──────── Extracted records ────────

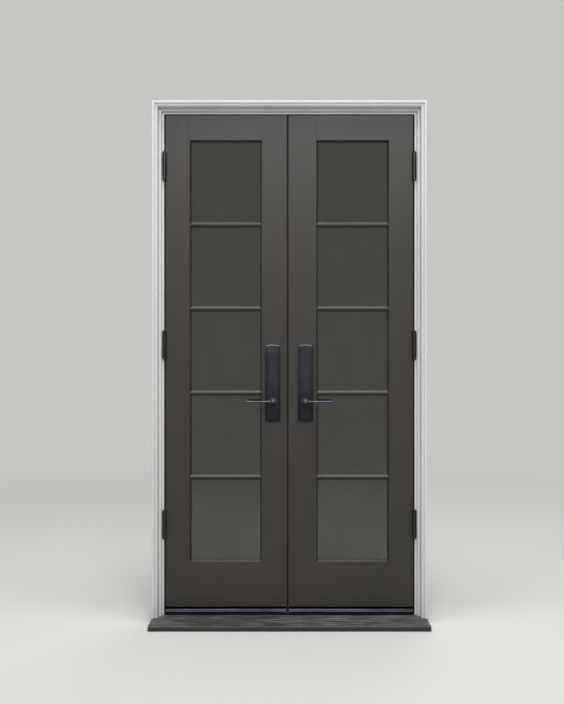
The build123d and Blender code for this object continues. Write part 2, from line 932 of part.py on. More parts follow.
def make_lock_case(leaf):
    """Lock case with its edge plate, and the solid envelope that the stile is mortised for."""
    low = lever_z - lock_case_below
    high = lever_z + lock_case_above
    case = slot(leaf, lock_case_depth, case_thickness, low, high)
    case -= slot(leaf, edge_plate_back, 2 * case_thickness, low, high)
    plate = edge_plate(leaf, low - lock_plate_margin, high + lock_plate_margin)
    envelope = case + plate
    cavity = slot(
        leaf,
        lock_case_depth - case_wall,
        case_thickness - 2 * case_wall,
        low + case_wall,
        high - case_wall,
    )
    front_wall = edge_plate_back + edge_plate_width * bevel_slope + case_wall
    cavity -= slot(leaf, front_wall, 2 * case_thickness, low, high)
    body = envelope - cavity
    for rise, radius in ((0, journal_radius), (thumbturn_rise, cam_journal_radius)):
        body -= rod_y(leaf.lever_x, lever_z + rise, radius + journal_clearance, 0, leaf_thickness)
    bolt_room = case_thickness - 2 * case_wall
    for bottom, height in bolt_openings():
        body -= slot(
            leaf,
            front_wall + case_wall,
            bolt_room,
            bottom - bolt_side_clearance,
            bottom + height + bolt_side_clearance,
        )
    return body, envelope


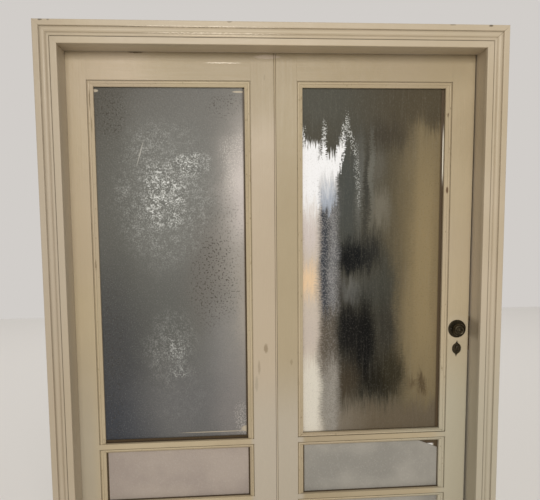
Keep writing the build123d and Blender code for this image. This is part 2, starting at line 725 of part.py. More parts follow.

────────

What to do: Give the entries again in full, exactly as they are written.

Output of the exercise:
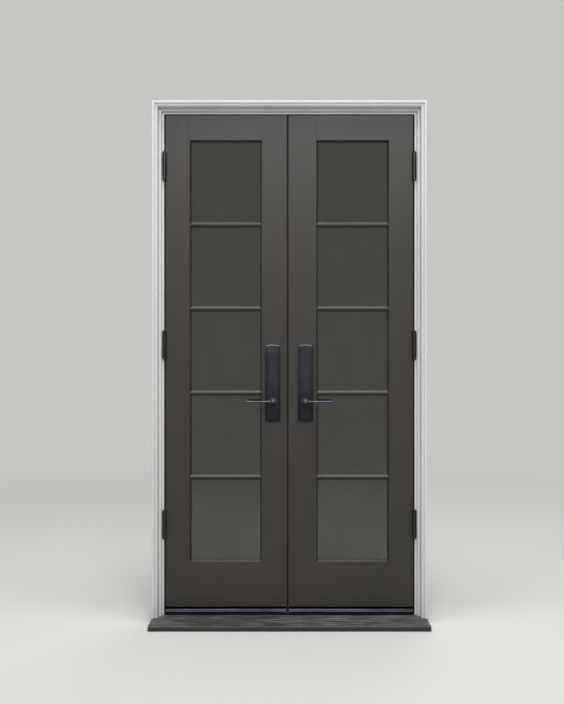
The build123d and Blender code for this object continues. Write part 2, from line 932 of part.py on. More parts follow.
def make_lock_case(leaf):
    """Lock case with its edge plate, and the solid envelope that the stile is mortised for."""
    low = lever_z - lock_case_below
    high = lever_z + lock_case_above
    case = slot(leaf, lock_case_depth, case_thickness, low, high)
    case -= slot(leaf, edge_plate_back, 2 * case_thickness, low, high)
    plate = edge_plate(leaf, low - lock_plate_margin, high + lock_plate_margin)
    envelope = case + plate
    cavity = slot(
        leaf,
        lock_case_depth - case_wall,
        case_thickness - 2 * case_wall,
        low + case_wall,
        high - case_wall,
    )
    front_wall = edge_plate_back + edge_plate_width * bevel_slope + case_wall
    cavity -= slot(leaf, front_wall, 2 * case_thickness, low, high)
    body = envelope - cavity
    for rise, radius in ((0, journal_radius), (thumbturn_rise, cam_journal_radius)):
        body -= rod_y(leaf.lever_x, lever_z + rise, radius + journal_clearance, 0, leaf_thickness)
    bolt_room = case_thickness - 2 * case_wall
    for bottom, height in bolt_openings():
        body -= slot(
            leaf,
            front_wall + case_wall,
            bolt_room,
            bottom - bolt_side_clearance,
            bottom + height + bolt_side_clearance,
        )
    return body, envelope


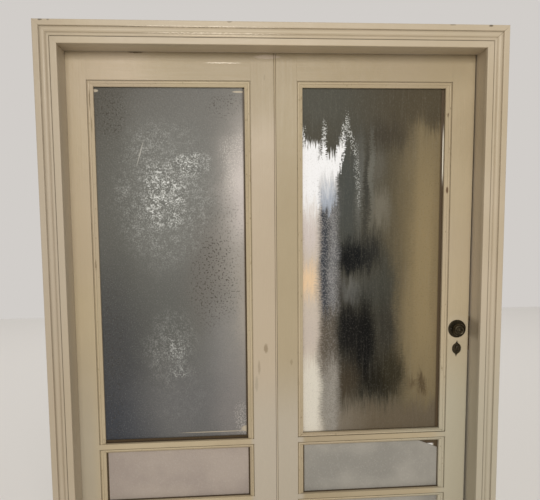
Keep writing the build123d and Blender code for this image. This is part 2, starting at line 725 of part.py. More parts follow.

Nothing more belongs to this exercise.